Иванова я полюбил с детства… Когда появилась его картина «Явление Христа», окруженная дивными этюдами и эскизами, я совсем подпал под его обаяние…[1]
В июньские дни 1858 года по Васильевскому острову вдоль набережной Невы непрерывным потоком катили запряженные тройкой и парой кареты, трусили извозчики, двигались пешеходы.
Казалось, весь просвещенный, чиновничий и аристократический Петербург устремился в эти дни к большому и мрачному зданию Академии художеств, где на втором этаже была размещена выставка недавно возвратившегося из Италии художника Александра Иванова.

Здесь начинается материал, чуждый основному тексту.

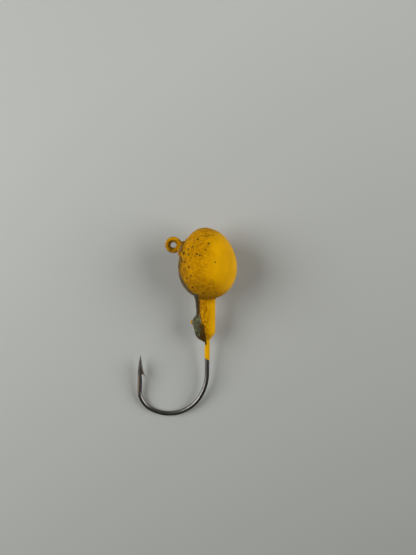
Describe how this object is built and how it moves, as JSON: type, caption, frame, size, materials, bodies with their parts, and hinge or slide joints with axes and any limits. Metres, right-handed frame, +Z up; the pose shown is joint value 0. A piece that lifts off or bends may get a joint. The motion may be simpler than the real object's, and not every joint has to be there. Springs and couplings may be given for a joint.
{
  "type": "jig head",
  "caption": "Painted ball-shaped lead weight cast on a barbed fishing hook, with a line eye at its side and a barbed collar that holds a soft bait.",
  "frame": {"origin": "On the surface that the jig lies on, under the middle of its box.", "axes": "+Z up. +Y towards the ball's nose, with the hook's bend at -Y. The line eye, the bait keeper and the hook's point are on the -X side."},
  "size_m": [0.0212, 0.0406, 0.0124],
  "materials": {
    "hook_wire": "black nickel",
    "lead": "bare cast lead, dulled",
    "paint": "satin powder paint"
  },
  "bodies": {
    "root": {"hook_eye": "hook_wire", "hook_neck": "hook_wire", "hook_shank": "hook_wire", "hook_heel": "hook_wire", "hook_bend": "hook_wire", "hook_throat": "hook_wire", "hook_point": "hook_wire", "lead_ball": "lead", "lead_collar": "lead", "lead_keeper": "lead", "paint_head": "paint", "paint_collar": "paint", "paint_shank": "paint", "paint_eye": "paint", "paint_keeper_fleck": "paint"}
  },
  "joints": []
}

Выставка прибыла еще два месяца назад, но по царскому повелению ее первоначально разместили в Зимнем дворце, где она была доступной лишь немногим избранным.
И только теперь широкая публика наконец смогла увидеть ту картину, над которой художник трудился свыше двух десятилетий.
Входившие в здание академии, встречаясь в дверях с теми, кто уже успел побывать на выставке, то и дело задавали вопросы:
— Ну как, батенька, понравилось ли?
— Хороша ли картина?
Однако одобрительные отзывы были редки. Чаще в ответ раздавались отрывистые реплики вроде:
— Склеил вместе всякие портреты и думает, что хорошо.
— До чего пестро да ярко, аж в глазах рябит.
— Далеконько ему до покойного Карла Павловича.
Среди посетителей выставки мало кто понял и оценил творение художника. И для великосветской публики, и для тогдашних ценителей искусства лучшим живописцем России продолжал оставаться умерший за несколько лет до того создатель «Последнего дня Помпеи», блестящий мастер портрета — Карл Павлович Брюллов.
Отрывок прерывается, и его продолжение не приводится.